The court agrees with Ronald that the ALJ erred in assuming that the 2016 spirometry testing was not conducted in a manner acceptable under the respiratory disorders listings and then rejecting the tests on that basis. It would have been as reasonable, or even more reasonable, for the ALJ to assume—in the absence of any indication in the record one way or the other—that the testing conformed to medical standards reflected by the listings than to conclude that it did not. Moreover, the ALJ could have inquired of the testing facility about its testing procedures to find out whether a bronchodilator was used and if not, why not. The ALJ also could have ordered new spirometry testing.

The acceptability of the 2016 spirometry tests was critical, and essentially outcome determinative, to the ALJ's evaluation of whether Ronald was presumptively disabled. Because the ALJ rejected the tests without a sound basis for doing so, the court must reverse and remand on this basis alone.

B. The ALJ sufficiently evaluated the treating doctor's opinion.

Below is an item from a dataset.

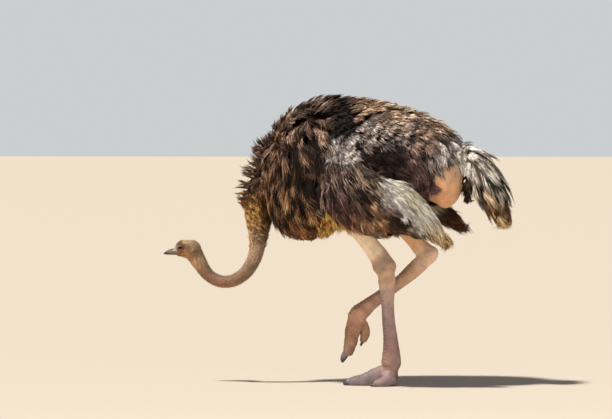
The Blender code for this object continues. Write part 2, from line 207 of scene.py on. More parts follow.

Ronald also argues that the ALJ did not properly evaluate the treating doctor's opinion (that of Dr. Wilson, Ronald's pulmonologist), but his argument is both perfunctory and ignores the ALJ's analysis. The ALJ's analysis of the doctor's opinion was not—as Ronald contends—limited to an observation that "the record generally comports with Dr. Wilson's assessment, [but] does not entirely support it." See Dkt. 16 at p.3. The ALJ provided a much more robust explanation of the evidentiary bases for his ultimate conclusion that Dr. Wilson's assessment is not entirely supported by the record. Ronald has not shown that the ALJ's evaluation of Dr. Wilson's opinion lacks substantial evidentiary support.

Conclusion

For the foregoing reasons, the Magistrate Judge recommends that the District Judge REVERSE AND REMAND the Commissioner's decision under sentence four of 42 U.S.C. § 405(g).

Any objections to this Report and Recommendation must be filed in accordance with 28 U.S.C. § 636(b)(1) and Fed. R. Civ. P. 72(b). The failure to file objections within fourteen days after service will constitute a waiver of subsequent review absent a showing of good cause for that failure. Counsel should not anticipate any extension of this deadline or any other related briefing deadlines.

IT IS SO RECOMMENDED.

FootNotes


1. To protect privacy interests of claimants for Social Security benefits and consistent with a recommendation of the Court Administration and Case Management Committee of the Administrative Office of the United States courts, the Southern District of Indiana has chosen to use only the first name and last initial of non-governmental parties in its Social Security judicial review opinions. The plaintiff will therefore be referred to by his first name in this Report and Recommendation.
2. The availability of these jobs, according to the VE, is very low—only 15 jobs as a lens inserter, 90 jobs as a document specialist, and 52 jobs as an addresser. Ronald has not asserted that because of the low numbers, the Commissioner did not meet her burden of proof at step five.